* [Task prompt]:
Reproduce all of the data word for word.

* [Data extract]:
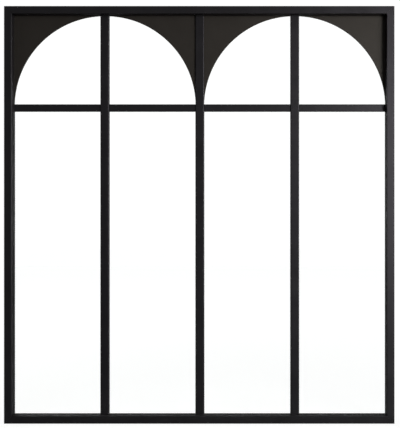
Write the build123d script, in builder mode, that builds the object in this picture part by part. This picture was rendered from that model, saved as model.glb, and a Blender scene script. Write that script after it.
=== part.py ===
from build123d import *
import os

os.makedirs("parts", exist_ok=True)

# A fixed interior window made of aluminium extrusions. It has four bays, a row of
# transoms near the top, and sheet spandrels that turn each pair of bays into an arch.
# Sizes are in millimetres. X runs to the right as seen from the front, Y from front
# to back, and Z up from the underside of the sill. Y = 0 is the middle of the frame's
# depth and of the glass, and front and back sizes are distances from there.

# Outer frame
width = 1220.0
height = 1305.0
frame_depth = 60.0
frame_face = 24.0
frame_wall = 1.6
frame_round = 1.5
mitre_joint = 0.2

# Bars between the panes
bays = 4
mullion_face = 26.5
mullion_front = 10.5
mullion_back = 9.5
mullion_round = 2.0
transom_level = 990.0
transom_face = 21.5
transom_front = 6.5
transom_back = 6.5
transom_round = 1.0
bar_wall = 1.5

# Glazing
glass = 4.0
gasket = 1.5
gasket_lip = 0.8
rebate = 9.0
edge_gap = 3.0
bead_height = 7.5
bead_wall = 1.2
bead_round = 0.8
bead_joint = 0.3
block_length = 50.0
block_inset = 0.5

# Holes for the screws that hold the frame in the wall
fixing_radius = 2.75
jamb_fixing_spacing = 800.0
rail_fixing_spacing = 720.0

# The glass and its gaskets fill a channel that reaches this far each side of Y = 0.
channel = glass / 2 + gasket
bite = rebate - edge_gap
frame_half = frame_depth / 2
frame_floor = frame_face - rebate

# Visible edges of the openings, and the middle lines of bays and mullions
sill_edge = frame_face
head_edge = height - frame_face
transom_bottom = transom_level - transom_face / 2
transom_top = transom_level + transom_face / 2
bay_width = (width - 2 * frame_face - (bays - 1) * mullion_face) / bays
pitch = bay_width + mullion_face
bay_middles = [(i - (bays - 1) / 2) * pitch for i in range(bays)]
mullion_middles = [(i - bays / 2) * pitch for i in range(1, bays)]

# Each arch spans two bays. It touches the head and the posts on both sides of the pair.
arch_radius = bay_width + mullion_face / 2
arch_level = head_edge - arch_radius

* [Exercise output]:
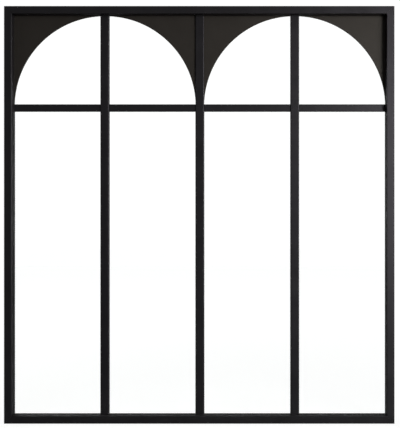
Write the build123d script, in builder mode, that builds the object in this picture part by part. This picture was rendered from that model, saved as model.glb, and a Blender scene script. Write that script after it.
=== part.py ===
from build123d import *
import os

os.makedirs("parts", exist_ok=True)

# A fixed interior window made of aluminium extrusions. It has four bays, a row of
# transoms near the top, and sheet spandrels that turn each pair of bays into an arch.
# Sizes are in millimetres. X runs to the right as seen from the front, Y from front
# to back, and Z up from the underside of the sill. Y = 0 is the middle of the frame's
# depth and of the glass, and front and back sizes are distances from there.

# Outer frame
width = 1220.0
height = 1305.0
frame_depth = 60.0
frame_face = 24.0
frame_wall = 1.6
frame_round = 1.5
mitre_joint = 0.2

# Bars between the panes
bays = 4
mullion_face = 26.5
mullion_front = 10.5
mullion_back = 9.5
mullion_round = 2.0
transom_level = 990.0
transom_face = 21.5
transom_front = 6.5
transom_back = 6.5
transom_round = 1.0
bar_wall = 1.5

# Glazing
glass = 4.0
gasket = 1.5
gasket_lip = 0.8
rebate = 9.0
edge_gap = 3.0
bead_height = 7.5
bead_wall = 1.2
bead_round = 0.8
bead_joint = 0.3
block_length = 50.0
block_inset = 0.5

# Holes for the screws that hold the frame in the wall
fixing_radius = 2.75
jamb_fixing_spacing = 800.0
rail_fixing_spacing = 720.0

# The glass and its gaskets fill a channel that reaches this far each side of Y = 0.
channel = glass / 2 + gasket
bite = rebate - edge_gap
frame_half = frame_depth / 2
frame_floor = frame_face - rebate

# Visible edges of the openings, and the middle lines of bays and mullions
sill_edge = frame_face
head_edge = height - frame_face
transom_bottom = transom_level - transom_face / 2
transom_top = transom_level + transom_face / 2
bay_width = (width - 2 * frame_face - (bays - 1) * mullion_face) / bays
pitch = bay_width + mullion_face
bay_middles = [(i - (bays - 1) / 2) * pitch for i in range(bays)]
mullion_middles = [(i - bays / 2) * pitch for i in range(1, bays)]

# Each arch spans two bays. It touches the head and the posts on both sides of the pair.
arch_radius = bay_width + mullion_face / 2
arch_level = head_edge - arch_radius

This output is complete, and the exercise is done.